Laura grinned. She was a beautiful woman, with soft dark hair, startlingly blue eyes and cameo features. And she always seemed so young that Donna had stopped calling her "Aunt" years ago.

"It's really beautiful hair, so thick and shiny." Laura touched Donna's black curtain of hair.

"And straight," said Donna with a laugh. "I'm afraid the Asian genes determined the hair. But once I get it bent at the bottom, it stays. Like florists' wire."

"Oh, come on!" Laura laughed, too. "It's soft and gorgeous, and you know it." She tucked her arm through Donna's and headed across the busy lobby. "One thing about Eurasians, they usually seem to get the best of both races. I'm glad your natural mother chose a Chinese man as your father."

Donna nodded at the green-liveried doorman, and led the way outside. "With all due respect to Prairie, wherever she may be today, I don't think she chose, Laura. I think I was just an accident. Poor little Prairie's life is a continuous series of happenstances." Prairie Crawford's image, her long, tow-colored hair, and her flapping clothes, came and went quickly. "I hope she's doing okay," Donna murmured, almost to herself.

"Have you seen her recently?" Laura asked.

"Two, maybe three years ago, she turned up in Vancouver for a couple of days. Mom and Dad are certainly great with her, I must say. If I had an adopted child, I don't know how laid-back I'd be if the birth mother came strolling in every once in a while."

"Evan and Sara are special people," Laura said thoughtfully, shading her eyes against the sun to look at Donna. "Prairie Crawford should see you now. You've become absolutely exotic."

"So Dad always says. To hear him, you'd think I was a raving beauty. Let's hurry. I'm starved."

"Yes, me, too, and I promised Bruce I'd get us a good table. He called this morning, and I invited him to join us. I like to keep tabs on that cousin of mine. He doesn't always take very good care of himself these days. I hope you don't mind if he comes," Laura said, quickening her pace.

"No, Bruce is fun," Donna replied, without missing a beat. She had already realized she'd better tell Laura how she felt about Bruce, but not yet, not this instant. She'd know the time when it came.

"He'll meet us at the restaurant. He even told me what to order for him. He was gearing up for some report he wanted to go over with Mark, and he expected to be a bit late." Laura paused, then added, "I wish those two got along better. Come on, we've got the green light."

They went with the rest of the surging tide of people going to lunch in the financial district. A blast of cool wind plastered their clothing against their bodies. Buildings of dark shining marble and sparkling glass soared around them, creating man-made canyons beneath the clear blue of San Francisco's summer skies.
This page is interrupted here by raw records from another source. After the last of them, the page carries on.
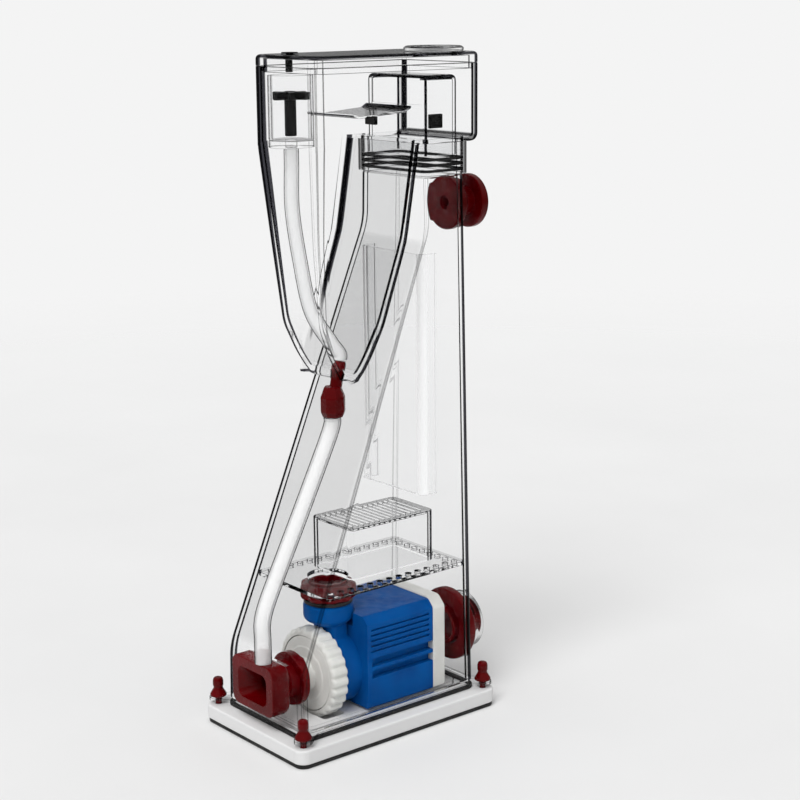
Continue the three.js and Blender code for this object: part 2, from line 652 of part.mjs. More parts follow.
const drain = new THREE.Group();
drain.position.set(0, REAR_Y, DRAIN_Z);
skimmer.add(drain);
add('outlet_pipe', pipeAlongX(16.8, 13.5, 86, 116), RED(), drain);
add('outlet_flange', pipeAlongX(31.5, 17.1, 91.3, 99), RED(), drain);
add('outlet_nut', pipeAlongX(25, 17.1, 107, 113.5, 28), CLEAR(), drain);

add('cable_gland', turnedAlongX([
  [2.6, 80], [8, 80], [8, 86.6], [4.9, 86.6], [4.9, 91.4], [8, 91.4], [8, 97], [5, 101],
  [2.6, 101], [2.6, 80],
], 20).translate(0, 38, 40), BLACK());

export default skimmer;
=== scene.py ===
"""Looks of a slim protein skimmer: clear acrylic body and cup, needle-wheel pump and red fittings.

Lengths are in millimetres until a mesh is made, and the frame gives where each piece goes.
"""

import json
import math

import bmesh
import bpy
from mathutils import Matrix, Vector


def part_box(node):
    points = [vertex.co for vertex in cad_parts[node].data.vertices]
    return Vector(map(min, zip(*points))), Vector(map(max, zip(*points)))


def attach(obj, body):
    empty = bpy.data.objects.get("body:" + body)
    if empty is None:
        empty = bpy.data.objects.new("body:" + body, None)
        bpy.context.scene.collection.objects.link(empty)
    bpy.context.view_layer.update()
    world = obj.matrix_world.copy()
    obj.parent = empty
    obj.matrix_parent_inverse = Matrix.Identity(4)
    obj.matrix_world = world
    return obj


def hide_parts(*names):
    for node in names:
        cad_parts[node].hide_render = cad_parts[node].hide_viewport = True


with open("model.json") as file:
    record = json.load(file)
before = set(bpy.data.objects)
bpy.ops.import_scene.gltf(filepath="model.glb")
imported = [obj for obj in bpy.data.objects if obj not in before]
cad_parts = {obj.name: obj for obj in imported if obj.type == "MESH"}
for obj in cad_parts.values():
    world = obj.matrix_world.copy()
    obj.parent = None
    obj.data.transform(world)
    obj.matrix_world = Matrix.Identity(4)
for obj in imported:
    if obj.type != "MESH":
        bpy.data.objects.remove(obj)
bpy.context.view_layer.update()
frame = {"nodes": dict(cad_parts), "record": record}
scene = bpy.context.scene
MM = 0.001
GAP = 0.3  # between neighbouring pieces
SQUARE = ((-1, -1), (1, -1), (1, 1), (-1, 1))
BODY_OF = {node: body for body, nodes in frame["record"]["behaviour"]["bodies"].items() for node in nodes}
SLOT_OF = {part["node"]: part["material_slot"] for part in frame["record"]["subparts"]}


def box(node):
    """Lowest and highest corner of a CAD node, in millimetres."""
    low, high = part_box(node)
    return low / MM, high / MM


def middle(node):
    low, high = box(node)
    return (low + high) / 2


# ---- camera --------------------------------------
CAMERA = {"place": (-861.0, -1108.4, 592.4), "yaw": 39.58, "pitch": 12.98, "roll": -0.5, "lens": 80.13}


def add_camera():
    yaw, pitch, roll = (math.radians(CAMERA[k]) for k in ("yaw", "pitch", "roll"))
    forward = Vector((math.sin(yaw) * math.cos(pitch), math.cos(yaw) * math.cos(pitch), -math.sin(pitch)))
    right = Vector((math.cos(yaw), -math.sin(yaw), 0))
    up = right.cross(forward)
    tilted_right = right * math.cos(roll) + up * math.sin(roll)
    tilted_up = up * math.cos(roll) - right * math.sin(roll)
    data = bpy.data.cameras.new("camera")
    data.sensor_width = 36
    data.lens = CAMERA["lens"]
    data.clip_start, data.clip_end = 0.05, 30
    camera = bpy.data.objects.new("camera", data)
    turn = Matrix((tilted_right, tilted_up, -forward)).transposed().to_4x4()
    camera.matrix_world = Matrix.Translation(Vector(CAMERA["place"]) * MM) @ turn
    scene.collection.objects.link(camera)
    scene.camera = camera


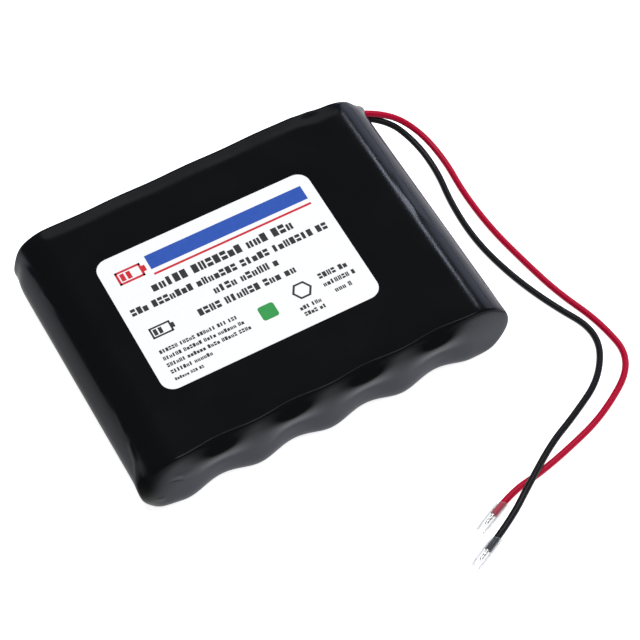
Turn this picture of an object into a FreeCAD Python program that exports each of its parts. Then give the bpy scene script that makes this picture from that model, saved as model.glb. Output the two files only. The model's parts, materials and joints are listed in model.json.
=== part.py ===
"""Flat five-cell lithium-ion battery pack in a heat-shrunk wrap, with two leads.

Millimetres. The origin is the middle of the wrap's underside. +X runs along the row of cells towards
the corner where the leads come out, +Y towards the end faces that carry the protection board, +Z up.
Every sub-part is written to parts/NAME.step.
"""
import FreeCAD
import Part
import math
import os

Vector = FreeCAD.Vector

# Cells: the common 18650 size, measured over the plastic sleeve.
CELLS = 5
CELL_D = 18.25
CELL_L = 65.2
PITCH = 18.35
CELL_SLEEVE = 0.1
CAN_WALL = 0.25

# Wrap: a heat-shrunk film, closed over both end faces.
FILM = 0.25
WRAP_R = 9.7
WRAP_W = 69.0
WRAP_EDGE_R = 1.0
FLOOR_GAP = 0.05
END_SLOT_Z = {-1: (3.5, 6.5), 1: (7.7, 12.2)}
END_SLOT_DEPTH = 2.4
END_SLOT_CORNER_R = 1.0
END_SLOT_MARGIN = 3.5
END_SLOT_LEAD_MARGIN = 0.45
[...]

Donna's mind held on to Laura's last comment about Bruce, as it always held on to any idea about Bruce, until they were seated in the restaurant. Bruce was the Fenton part of the firm, the only remaining member of his family — at the moment. Bruce's father, George Fenton, and Mark's father, William, had been the founding partners of Fenton and Hunt. With both older men dead, their sons, Mark being the senior partner, held the reins, administrating what had become a huge and celebrated corporate law practice.
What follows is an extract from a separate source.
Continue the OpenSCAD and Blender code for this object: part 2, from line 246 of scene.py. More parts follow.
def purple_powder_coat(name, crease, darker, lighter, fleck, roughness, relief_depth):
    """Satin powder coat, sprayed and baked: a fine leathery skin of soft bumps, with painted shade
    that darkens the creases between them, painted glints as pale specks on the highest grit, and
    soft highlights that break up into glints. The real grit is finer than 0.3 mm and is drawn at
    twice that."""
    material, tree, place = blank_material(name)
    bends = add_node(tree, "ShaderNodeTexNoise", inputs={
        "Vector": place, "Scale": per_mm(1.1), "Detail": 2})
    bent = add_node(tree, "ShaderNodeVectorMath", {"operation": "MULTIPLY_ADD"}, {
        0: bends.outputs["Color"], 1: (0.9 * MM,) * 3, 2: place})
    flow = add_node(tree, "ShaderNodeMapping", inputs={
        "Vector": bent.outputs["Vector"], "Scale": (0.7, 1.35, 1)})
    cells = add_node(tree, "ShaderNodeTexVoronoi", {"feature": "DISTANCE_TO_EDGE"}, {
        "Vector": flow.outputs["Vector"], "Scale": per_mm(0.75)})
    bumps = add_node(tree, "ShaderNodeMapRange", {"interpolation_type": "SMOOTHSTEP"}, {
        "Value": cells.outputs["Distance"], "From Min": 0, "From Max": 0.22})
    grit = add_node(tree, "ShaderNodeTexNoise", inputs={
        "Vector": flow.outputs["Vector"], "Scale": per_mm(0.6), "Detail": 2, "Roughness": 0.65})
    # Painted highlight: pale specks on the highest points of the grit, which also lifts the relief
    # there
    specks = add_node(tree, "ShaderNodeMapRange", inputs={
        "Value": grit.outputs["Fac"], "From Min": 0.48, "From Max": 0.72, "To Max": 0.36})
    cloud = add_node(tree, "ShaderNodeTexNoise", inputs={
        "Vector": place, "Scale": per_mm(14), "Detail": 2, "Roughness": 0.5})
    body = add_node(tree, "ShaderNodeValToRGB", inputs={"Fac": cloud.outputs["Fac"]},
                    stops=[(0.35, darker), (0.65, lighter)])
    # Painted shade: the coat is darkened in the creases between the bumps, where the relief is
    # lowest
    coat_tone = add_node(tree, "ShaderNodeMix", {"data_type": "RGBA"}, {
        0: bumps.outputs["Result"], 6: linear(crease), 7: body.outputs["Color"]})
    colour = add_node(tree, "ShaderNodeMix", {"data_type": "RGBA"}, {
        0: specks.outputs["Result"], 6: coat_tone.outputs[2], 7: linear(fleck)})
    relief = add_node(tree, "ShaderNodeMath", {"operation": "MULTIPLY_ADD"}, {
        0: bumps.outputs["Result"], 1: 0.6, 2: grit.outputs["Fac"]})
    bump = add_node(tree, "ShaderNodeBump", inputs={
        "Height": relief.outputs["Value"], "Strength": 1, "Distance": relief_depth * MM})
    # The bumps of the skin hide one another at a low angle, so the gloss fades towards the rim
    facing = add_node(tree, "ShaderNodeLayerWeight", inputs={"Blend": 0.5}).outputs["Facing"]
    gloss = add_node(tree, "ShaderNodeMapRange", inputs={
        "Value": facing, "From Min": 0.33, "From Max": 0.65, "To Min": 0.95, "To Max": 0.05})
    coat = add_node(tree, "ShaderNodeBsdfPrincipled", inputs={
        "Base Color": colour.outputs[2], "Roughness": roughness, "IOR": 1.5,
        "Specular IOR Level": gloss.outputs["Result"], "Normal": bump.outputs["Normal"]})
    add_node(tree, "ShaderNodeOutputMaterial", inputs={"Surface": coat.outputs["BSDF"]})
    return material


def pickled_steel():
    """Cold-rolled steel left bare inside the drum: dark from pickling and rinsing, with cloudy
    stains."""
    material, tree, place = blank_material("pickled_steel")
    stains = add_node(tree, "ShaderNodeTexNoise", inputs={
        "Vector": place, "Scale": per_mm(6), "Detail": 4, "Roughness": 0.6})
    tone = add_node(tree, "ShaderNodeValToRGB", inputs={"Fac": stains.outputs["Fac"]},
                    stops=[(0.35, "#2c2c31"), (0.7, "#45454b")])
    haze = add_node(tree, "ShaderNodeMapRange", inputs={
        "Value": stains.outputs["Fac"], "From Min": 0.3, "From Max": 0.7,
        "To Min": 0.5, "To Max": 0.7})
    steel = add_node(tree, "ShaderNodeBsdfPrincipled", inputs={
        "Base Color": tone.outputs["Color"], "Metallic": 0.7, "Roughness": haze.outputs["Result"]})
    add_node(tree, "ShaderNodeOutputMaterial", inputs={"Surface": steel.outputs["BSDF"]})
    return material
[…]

"I didn't know they didn't get along," Donna said tentatively, holding the menu open before her.

"Who?" Laura asked. "Oh, Bruce and Mark? They never have, really. I think they like each other a lot, but their differences over the business get in the way. They try to keep the peace for my sake, because Bruce is my cousin, and we've…well, we've become very close. And I must say Mark has always bent over backward to be nice to Bruce — and about him.